Lastly, xsd:sequence
is the simplest of the three groupings, in that it simply enforces that child elements occur in the order in which they’re defined, and according to their respective minOccurs
and maxOccurs
attributes. Given the restrictions placed upon xsd:all
under XSD version 1.0, xsd:sequence
was the only grouping available to IATI that would allow for validation to catch when mandatory elements were missing.
Why is element order still enforced?
Now that we know order was originally enforced as a mechanism to allow for mandatory fields, and the mandatory ordering inherent in xsd:sequence
was a byproduct of validating mandatory fields, the question arises: is it still necessary? Technically, no; but in practice, unfortunately, yes.
In April 2012, the World Wide Web Consortium (W3C), the standards agency responsible for XML, released an upgraded specification for XSD version 1.1. Within this upgraded specification, xsd:all
was given the ability to have xsd:any
as a child element, and the fixed maxOccurs="1"
requirement was lifted.

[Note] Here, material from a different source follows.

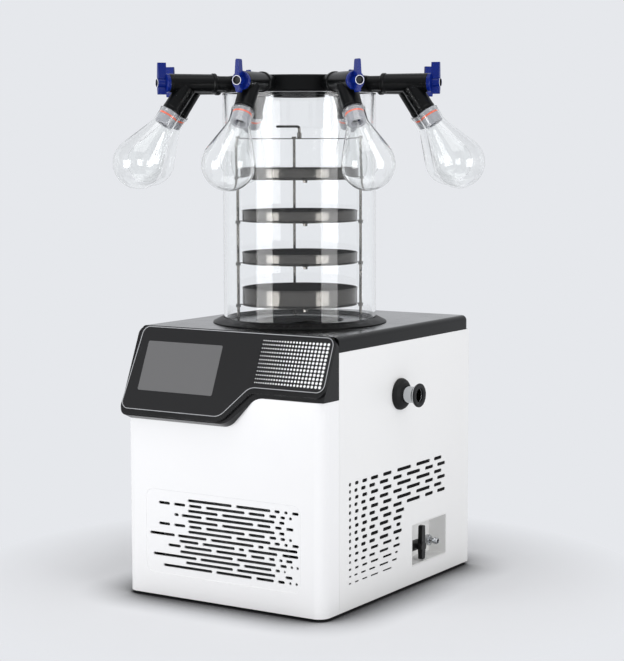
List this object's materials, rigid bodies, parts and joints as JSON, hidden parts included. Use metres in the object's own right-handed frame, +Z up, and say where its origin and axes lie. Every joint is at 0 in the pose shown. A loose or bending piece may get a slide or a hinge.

Technically speaking, if IATI were able to use XSD 1.1, we would be able to freely exchange our xsd:sequence
groupings for xsd:all
, and do away with element order as a mandatory part of validation.
However, in the 10 years since the launch of XSD 1.1, few XML libraries have implemented it. For example, the libxmljs2
library that we currently use for the IATI Validator does not support XSD 1.1, and the author of the dependent library libxmljs2-xsd
has explicitly written in their documentation:
As of now, XSD 1.1 is not supported, and the author does not actively work on it. Feel free to submit a PR if you want to.
In conclusion, unless IATI dedicates the resources to writing XML parsing libraries that support the XSD 1.1 standard or moves away from XML entirely, we must continue to enforce IATI element order as a part of validating mandatory elements in the IATI Validator.